No íntimo do coração humano há uma necessidade, muitas vezes inconsciente, da bênção profícua de Deus. Tal bênção é sinônima de cuidado, de amparo, de arrimo, de guarida, de acolhida e se traduz na proteção da família, dos bens materiais, dos empreendimentos, e todas as demais esferas que compõem a vida da pessoa em questão.Diante do anseio pela proteção Divina está também a imagem que fazemos de Deus. Da forma como concebemos o Sagrado, assim também será o nosso sentimento de proteção física e espiritual. Neste sentido, precisamos nos remeter à imagem de Deus apresentada por Jesus de Nazaré, no intuito de purificar a gênese da palavra ‘proteção’.
É na Revelação Cristã e naquele Deus que se apresentou à história que encontramos o sentido genuíno do ‘ser protegido’, a partir do Pai com: “amor sem reservas, que não quer nem permite o mal, mas suporta-o conosco nos limites da história; que só pensa em nosso bem e em nossa salvação” (Andrés Torres Queiruga). Um Deus “que interpela, incomoda e desafia. Não responde, pergunta. Não soluciona, põe em conflito. Não facilita, dificulta. Não explica, complica. Não gera meninos, faz adultos” (Inácio Larrañaga). Não estamos defrontes a um Deus que fundamenta a sua ação no ‘vigiar’ ou no ‘punir’. Um Deus que nos observa à distância, que nos olha pela fechadura, que nos segue pelos corredores e que nos policia pelo medo não é digno de fé e não tem nada a ver com a Tradição Cristã e com o Magistério da Igreja.
Na proteção está a consolidação de uma convivência entre duas pessoas que se amam. É a relação de um “Eu” e de um “Tu” Eterno, isto é, nós e Deus. Ao mesmo tempo, está o diálogo fecundo em meio a um significado e um significante – o que significamos para o Pai Eterno e o que o Pai Eterno significa para nós. Justamente por isso, que buscar a proteção física e espiritual é procurar o sentido absoluto da fé, é rememorar a força da história, é visualizar um mundo possível, é comunicar-se com outra Realidade que está presente no mundo, mas se difere dele.
Desejar proteção não é o mesmo que atribuir um poder sobrenatural e se prestar culto à longa distância a Deus; não é necessitar de provas e evidências na oração; não é operar com mitos, na condição de uma solução imaginária que justifica o sofrimento na realidade; não é reduzir a proteção às categorias individualistas e intimistas dos fatos.
A proteção Divina é um sacramental da ação de Deus no mundo, em Jesus.
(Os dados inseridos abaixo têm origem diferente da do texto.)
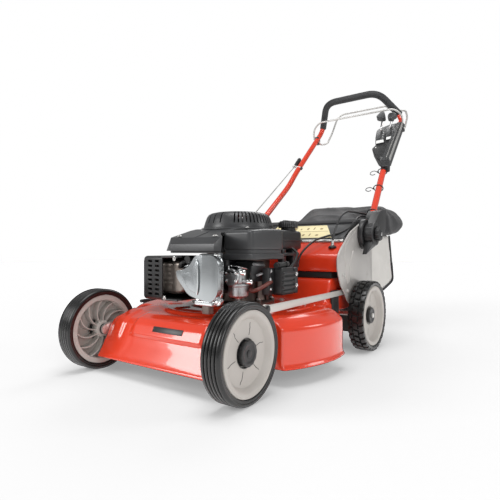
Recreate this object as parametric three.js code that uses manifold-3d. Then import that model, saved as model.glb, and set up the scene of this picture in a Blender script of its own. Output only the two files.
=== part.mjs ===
// Walk-behind petrol lawn mower, 49 cm cut, steel deck, grass bag and folding handle.
// Millimetres, +Z up. +X is the mower's left side and +Y points to its rear.
import * as THREE from 'three';
import { mergeVertices } from 'three/addons/utils/BufferGeometryUtils.js';
import Module from 'manifold-3d';

const wasm = await Module();
wasm.setup();

// ---------------------------------------------------------------- driving dimensions
// The pieces are laid out with y = 0 at the front axle; the exported group is moved so
// that the origin is under the middle of the whole machine.
const MACHINE_MIDDLE_Y = 585.94;
const GAP = 0.4;
const SHEET = 3;

const WHEEL_SIDES = 32;
const RIM_SIDES = 24;
const FACET = Math.cos(Math.PI / WHEEL_SIDES);
const FRONT_WHEEL = { r: 100, rim: 85.6, x: 228, y: 0, z: 100 * FACET, width: 46, axle: 6, cap: 26 };
const REAR_WHEEL = { r: 104, rim: 89.2, x: 267, y: 583, z: 104 * FACET, width: 46, axle: 7, cap: 25 };

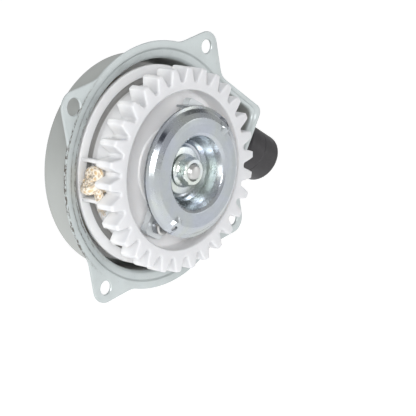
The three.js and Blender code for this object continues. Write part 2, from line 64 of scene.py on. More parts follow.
def box_mm(node):
    """Lowest and highest corner of a CAD node as (x, y, w) in millimetres."""
    low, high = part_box(node)
    return (
        np.array([low.x, low.z, -high.y]) / MM,
        np.array([high.x, high.z, -low.y]) / MM,
    )


def radius_of(node):
    """Outer radius in millimetres of a CAD node that is round about w."""
    low, high = box_mm(node)
    return (high[1] - low[1]) / 2


case_low, _ = box_mm("case")
reel_low, reel_high = box_mm("reel")
_, plate_high = box_mm("friction_plate")
washer_low, washer_high = box_mm("plate_washer")
nut_low, nut_high = box_mm("flange_nut")
stud_low, stud_high = box_mm("centre_stud")
winding_low, winding_high = box_mm("rope_winding")

SHEET = 1.5
CASE_BACK = case_low[2]
FLANGE_R = 63.4
CREASE_R = 59.6
DRUM_R = 54.1
BOLT_CIRCLE_R = 67.8
EAR_ANGLES = (57.0, 147.0, 237.0, 327.0)
EAR_HOLE_R = (3.6, 4.4, 3.6, 3.6)
EAR_TIP_R = 7.8
CORNER_EDGE = 60.1
CORNER_TOP_ANGLE = 56.7
OUTLET_ANGLE = -30.0
LOBE_EDGE = 55.8
LOBE_FLOOR = -20.0

GEAR_TIP_R = radius_of("reel")
GEAR_ROOT_R = 44.7
GEAR_FRONT = reel_high[2]
GEAR_BACK = 8.0
TEETH = 30
FIRST_TOOTH = 1.1
CROWN_INNER_R = 40.4
RECESS_FLOOR = 8.0
SHEAVE_R = 51.0
GROOVE_R = (41.8, 45.4)
REEL_BACK = reel_low[2]

ROPE_R = 2.3
ROPE_AXIS_OFFSET = 36.5
ROPE_W = -12.5
POCKET_ANGLE = 180.5

PLATE_RIM_R = radius_of("friction_plate")
PLATE_TOP = plate_high[2]
PLATE_SHEET = 1.15
NIB_ANGLES = (46.0, 236.0)
NIB_R = 29.6
LEG_ANGLES = (84.0, 264.0)

NUT_ACROSS_FLATS = 13.0
NUT_FLANGE_R = 8.5
STUD_R = 4.0
THREAD_PITCH = 1.25
THREAD_DEPTH = 0.62

HANDLE_R = 13.0
HANDLE_NOSE = 58.9
HANDLE_END = 85.6

FLOOR_DROP = 0.62
FLOOR_HALF = 40.0


def polar(radius, degrees):
    """The plan point at a radius and an angle in degrees."""
    angle = math.radians(degrees)
    return np.array([radius * math.cos(angle), radius * math.sin(angle)])


rope_direction = polar(1, OUTLET_ANGLE)
rope_across = polar(1, OUTLET_ANGLE + 90)


def on_rope_line(across, depth, along):
    """A point beside the rope's line: across it in the plan, along w, and along the rope."""
    plan = rope_across * (ROPE_AXIS_OFFSET + across) + rope_direction * along
    return np.array([plan[0], plan[1], ROPE_W + depth])


# ---- camera and light ----------------------------------------------------------------------------------------

def add_camera():
    """The camera, one metre from the case, at the photograph's angle and framing."""
    data = bpy.data.cameras.new("camera")
    data.sensor_width = 36.0
    data.lens = 171.1
    camera = bpy.data.objects.new("camera", data)
    bpy.context.scene.collection.objects.link(camera)
    azimuth, elevation = math.radians(-47.14), math.radians(12.45)
    distance, aim_right, aim_up = 1.0, 0.02569, -0.02150
    back = Vector((math.sin(azimuth) * math.cos(elevation), -math.cos(azimuth) * math.cos(elevation),
                   math.sin(elevation)))
    right = Vector((math.cos(azimuth), math.sin(azimuth), 0))
    up = back.cross(right)
    place = back * distance + right * aim_right + up * aim_up
    turn = Matrix((right, up, back)).transposed().to_4x4()
    camera.matrix_world = Matrix.Translation(place) @ turn
    bpy.context.scene.camera = camera


def add_area_light(name, place, size, power):
    """A white soft box that faces the origin."""
    data = bpy.data.lights.new(name, "AREA")
    data.shape = "RECTANGLE"
    data.size, data.size_y = size
    data.energy = power
    light = bpy.data.objects.new(name, data)
    bpy.context.scene.collection.objects.link(light)
    light.location = place
    light.rotation_euler = (-Vector(place)).to_track_quat("-Z", "Y").to_euler()


def add_world():
    """White surroundings with two dark zones, which give the bright metal something to reflect."""
    world = bpy.data.worlds.new("studio")
    world.use_nodes = True
    nodes, links = world.node_tree.nodes, world.node_tree.links
    background = nodes["Background"]
    background.inputs["Strength"].default_value = 0.58
    place = nodes.new("ShaderNodeTexCoord")
    shade = None
    zones = (((-0.50, -0.53, 0.68), 0.10, 0.98), ((0.72, -0.02, 0.70), 0.09, 0.75))
    for direction, width, depth in zones:
        dot = nodes.new("ShaderNodeVectorMath")
        dot.operation = "DOT_PRODUCT"
        links.new(place.outputs["Generated"], dot.inputs[0])
        dot.inputs[1].default_value = Vector(direction).normalized()
        zone = nodes.new("ShaderNodeMapRange")
        zone.interpolation_type = "SMOOTHSTEP"
        zone.inputs["From Min"].default_value = 1 - width
        zone.inputs["From Max"].default_value = 1 - width * 0.45
        zone.inputs["To Min"].default_value = 1.0
        zone.inputs["To Max"].default_value = 1 - depth
        links.new(dot.outputs["Value"], zone.inputs["Value"])
        if shade is None:
            shade = zone.outputs["Result"]
        else:
            both = nodes.new("ShaderNodeMath")
            both.operation = "MULTIPLY"
            links.new(shade, both.inputs[0])
            links.new(zone.outputs["Result"], both.inputs[1])
            shade = both.outputs[0]
    colour = nodes.new("ShaderNodeMix")
    colour.data_type = "RGBA"
    links.new(shade, colour.inputs["Factor"])
    colour.inputs[6].default_value = (0.012, 0.02, 0.045, 1)
    colour.inputs[7].default_value = (1, 1, 1, 1)
    links.new(colour.outputs[2], background.inputs["Color"])
    bpy.context.scene.world = world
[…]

E aqui surgem alguns questionamentos: seria a vontade de sentir-se protegido uma tentativa de manipular a Deus? (perspectiva psicológica). Seria a proteção uma diminuição da nossa responsabilidade perante as situações e as transformações sociais? (perspectiva sociológica). Seria a proteção a garantia de salvação defronte um Deus imutável ou impessoal? (perspectiva filosófica). Seria a proteção confundida com magia ou alienação? (perspectiva espiritual). E a resposta dever ser um claro e audível: NÃO!
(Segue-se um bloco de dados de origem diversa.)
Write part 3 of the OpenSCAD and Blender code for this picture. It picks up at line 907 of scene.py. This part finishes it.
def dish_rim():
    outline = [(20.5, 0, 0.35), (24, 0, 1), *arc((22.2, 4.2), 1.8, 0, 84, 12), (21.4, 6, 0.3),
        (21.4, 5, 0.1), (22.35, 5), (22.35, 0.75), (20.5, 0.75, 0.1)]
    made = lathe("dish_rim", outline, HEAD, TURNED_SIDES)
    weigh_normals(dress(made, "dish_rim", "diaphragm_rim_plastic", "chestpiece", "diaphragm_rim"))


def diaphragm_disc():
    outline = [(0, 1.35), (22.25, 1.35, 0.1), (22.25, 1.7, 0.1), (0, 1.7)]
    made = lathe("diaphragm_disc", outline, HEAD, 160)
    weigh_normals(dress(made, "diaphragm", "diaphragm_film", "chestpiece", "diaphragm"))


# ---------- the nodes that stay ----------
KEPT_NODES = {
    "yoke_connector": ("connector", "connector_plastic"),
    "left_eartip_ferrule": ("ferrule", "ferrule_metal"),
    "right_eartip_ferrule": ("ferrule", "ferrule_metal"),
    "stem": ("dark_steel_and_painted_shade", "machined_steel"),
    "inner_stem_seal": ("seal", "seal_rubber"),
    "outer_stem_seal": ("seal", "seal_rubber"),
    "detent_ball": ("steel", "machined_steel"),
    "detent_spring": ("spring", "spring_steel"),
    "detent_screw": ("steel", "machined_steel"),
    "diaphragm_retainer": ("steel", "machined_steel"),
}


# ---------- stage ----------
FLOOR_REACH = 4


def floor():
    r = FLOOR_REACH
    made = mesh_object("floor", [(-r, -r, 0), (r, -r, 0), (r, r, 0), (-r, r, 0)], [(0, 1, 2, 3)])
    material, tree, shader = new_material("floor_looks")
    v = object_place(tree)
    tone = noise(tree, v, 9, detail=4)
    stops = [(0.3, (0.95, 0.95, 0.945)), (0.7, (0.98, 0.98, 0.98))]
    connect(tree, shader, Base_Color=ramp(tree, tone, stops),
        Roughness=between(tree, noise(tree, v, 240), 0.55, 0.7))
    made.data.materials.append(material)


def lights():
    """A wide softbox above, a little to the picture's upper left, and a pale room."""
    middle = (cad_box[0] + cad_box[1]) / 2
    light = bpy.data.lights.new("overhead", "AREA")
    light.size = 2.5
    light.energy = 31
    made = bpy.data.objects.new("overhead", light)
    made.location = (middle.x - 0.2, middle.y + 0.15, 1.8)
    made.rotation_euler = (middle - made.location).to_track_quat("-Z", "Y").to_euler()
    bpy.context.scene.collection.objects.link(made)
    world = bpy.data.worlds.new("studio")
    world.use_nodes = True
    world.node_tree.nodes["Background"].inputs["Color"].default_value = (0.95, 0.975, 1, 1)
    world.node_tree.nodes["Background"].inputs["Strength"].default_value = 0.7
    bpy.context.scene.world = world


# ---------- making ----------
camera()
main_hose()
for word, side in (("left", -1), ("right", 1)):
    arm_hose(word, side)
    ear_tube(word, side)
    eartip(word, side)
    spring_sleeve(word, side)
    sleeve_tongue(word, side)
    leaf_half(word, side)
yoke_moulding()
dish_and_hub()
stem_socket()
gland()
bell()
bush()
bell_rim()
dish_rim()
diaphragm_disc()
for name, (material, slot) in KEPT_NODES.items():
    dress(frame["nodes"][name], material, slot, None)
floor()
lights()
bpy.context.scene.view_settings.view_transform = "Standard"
Quando procuramos a proteção nos deixamos conquistar por Deus e não queremos conquistá-lo imediatamente. Devemos nos deixar proteger e não almejar protegê-lo, “devemos nos deixar convencer e não querer convencê-lo. Não pedir-lhe, mas deixa-nos pedir” (Queiruga). Em hipótese alguma a proteção pode ser utilizada para ‘mover as mãos de Deus’ ou ‘acordá-lo para que Ele faça alguma coisa’. Deus já está agindo no mundo e a história é testemunha disso.
A proteção “está sempre apenas onde a pomos” e “nunca a pomos onde nós estamos” (Vicente de Carvalho). Desta forma, a proteção vai se tornando “a capacidade para darmos um sentido novo ao que parecia fatalidade, transformando a situação numa realidade nova, criada por nossa ação” (Marilena Chauí). Ela é a força transformadora, que torna real o que era somente possibilidade. Se torna realidade porque Deus agiu em nós.
Muitas vezes, impedimos a concretude da nossa proteção, pois estamos organizados, educados e programados de modo a nos tolirnos e a não confiarmos em Deus. Protegidos, nos permitimos envolver pelo Sagrado! Nossa vida ganha um sopro de esperança e uma marca de qualidade. Porque somos protegidos, cuidados e amados por Deus é que protegemos, cuidamos e amamos o mundo, as pessoas, a Igreja e a sociedade como um todo. Permitamo-nos ficar sob a proteção do Sagrado para que a história não se esqueça da ação de Deus!
Pe. Robson de Oliveira Pereira, C.Ss.R.
Missionário Redentorista, Reitor da Basílica de Trindade e Mestre em Teologia Moral pela Universidade do Vaticano.